Nattawut speaking from a speaker truck during the clash at the Din Daeng Intersection

At around 18.00, Nattawut arrived at the Din Daeng Intersection on a pickup truck carrying several speakers to calm the crowd. He asked that the protesters return home and said that he would negotiate with the police to have them stop using force on the protesters.

Nattawut said that he is concerned about the protesters, and that they have already won just by the number of people who turned up to the protest. He said that there is no point in confronting the police and called for those on the frontline to retreat and to go home.
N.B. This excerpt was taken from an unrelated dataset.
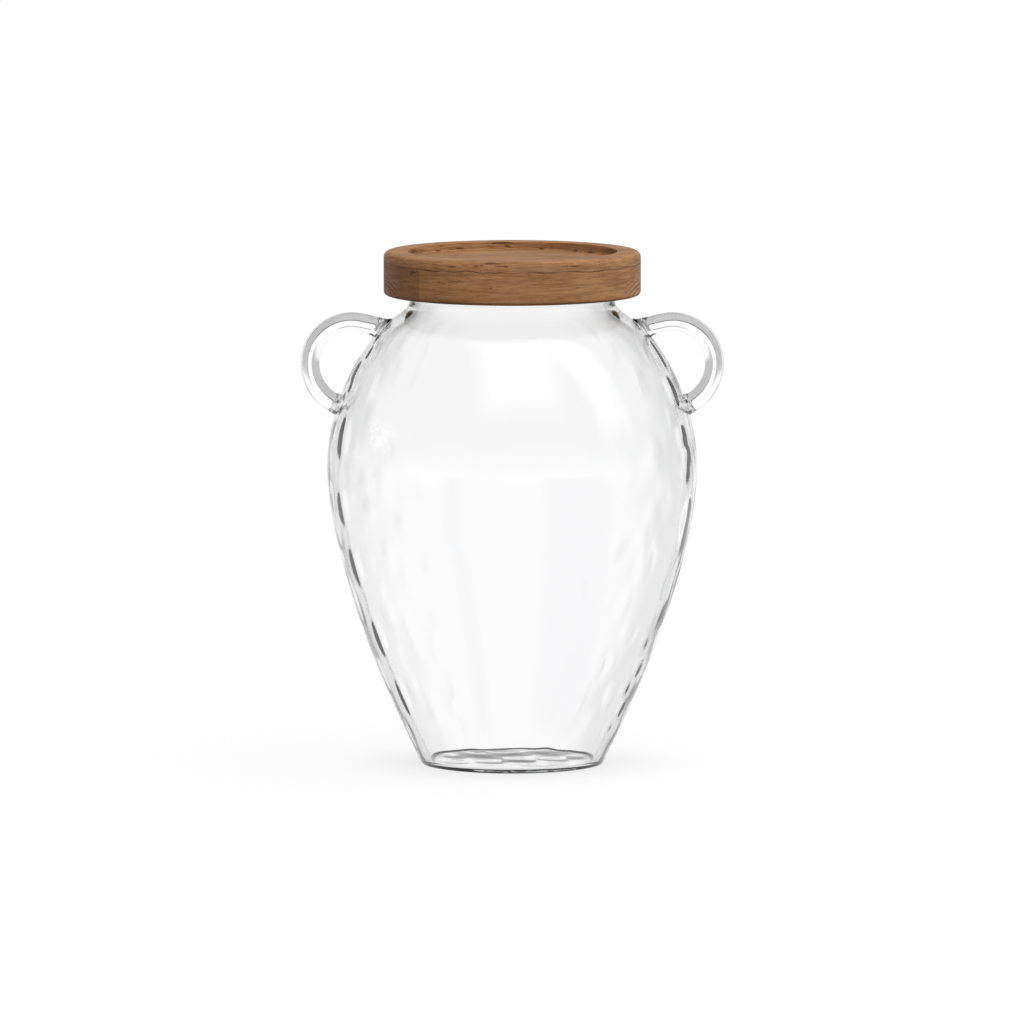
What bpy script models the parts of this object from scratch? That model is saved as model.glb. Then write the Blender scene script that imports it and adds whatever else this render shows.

However, while part of the crowd retreated left with Nattawut, some protesters remained. At around 19.00, firecrackers were still heard, and by 19.50, as crowd control police closed in on the protesters, the remaining crowd retaliated by firing fireworks at them.

A row of containers blocking the Din Daeng Intersection

Voice TV reported at 20.33 that crowd control police ran to the entrance of a nearby condominium, firing rubber bullets into the condominium area and ordering bystanders to return to their residences. The officers also shouted profanities at bystanders, while a Voice TV reporter was shot in the leg with a rubber bullet.

Crowd control officers also continued to fire tear gas and rubber bullets as they pushed towards the Victory Monument, where the remaining protesters gathered. The situation continued until around 20.30, when all of the protesters left the area.

A checkpoint in front of the Rajawithi Hospital

There was also a report that military and police officers set up a checkpoint in front of Rajavithi Hospital and searched every motorcycle and pickup truck leaving the Victory Monument, claiming that the search is normal near the 21.00 curfew.

It was also noticed that some motorcycles were not searched, after the passengers, dressed like vocational school students, identified themselves to the officers at the checkpoint as police from Phaya Thai Police Station.